What Is: Googlebot

Googlebot is Google’s personal web crawling spider that navigates the web and discovers new, fresh, engaging content to store in its index, otherwise known as Google’s search results.

If you’re aware of the fundamental indexing process at Google, you’ll know that when you publish some new content, it will take Google a couple of days to pick up on this content. In essence, your website is effectively waiting for Googlebot to come and crawl your awesome piece of content to then include in the search results. Googlebot will read all of the data on a web page and then send it directly to Google for inclusion.

Googlebot will visit your newly-formed page as soon as it’s notified, this may be done via a manual index request, or maybe because another page linked to it – their spider tries to find as much content as it can on the web, and it does this by navigating from link to link, whether that be internal or external. It follows links, fetches the pages and then follows all of the links on those pages and so on, it’s a never-ending process.

How Google Bot Works

On arrival, Googlebot will look at the following elements on your site:

  • Your on-page SEO like title tags, headings, paragraphs, images and more to obtain an understanding of the purpose of your content;
  • Your website’s navigational structure and the links contained within your hierarchy;
  • Checks the code and elements that make up your page;
  • Links on your website to external sources;
  • The physical content on your pages that’s readable by both crawlers and humans;
  • Lots of other resources that are visible to Googlebot.

On the other hand, Googlebot will also be responsible for identifying black-hat activities and what may or may not be against the Google guidelines. I have listed some of these activities below:

  • Unrelated keywords and intentional stuffing of queries in content;
  • Text that’s very small, hidden text and links in content;
  • A lot of content that appears on another website in the same form, duplicate content.
  • Lots of comment spam on the page;
  • Over-optimisation for certain keywords (to many uses of the same keyword);
  • Lots of other things that may be against the guidelines.
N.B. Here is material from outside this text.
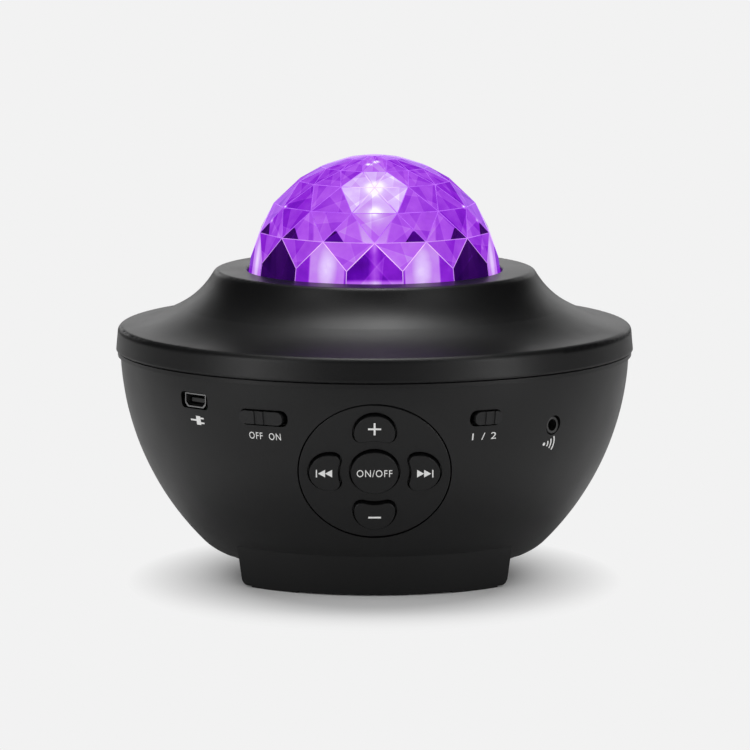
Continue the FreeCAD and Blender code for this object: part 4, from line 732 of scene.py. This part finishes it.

In order to determine whether or not Googlebot is picking up on your existing content, you can check your pages index status using webmaster tools, or you can execute a site search command in the search results:

Site Search Command In Google

All of the pages in this screenshot (and more) are accessible by Googlebot and are being crawled and indexed. If pages aren’t appearing, once you have tried this command, it may be worth looking into whether or not you have anything on your site that may be restricting Googlebot’s access to your site, e.g a noindex tag in the header.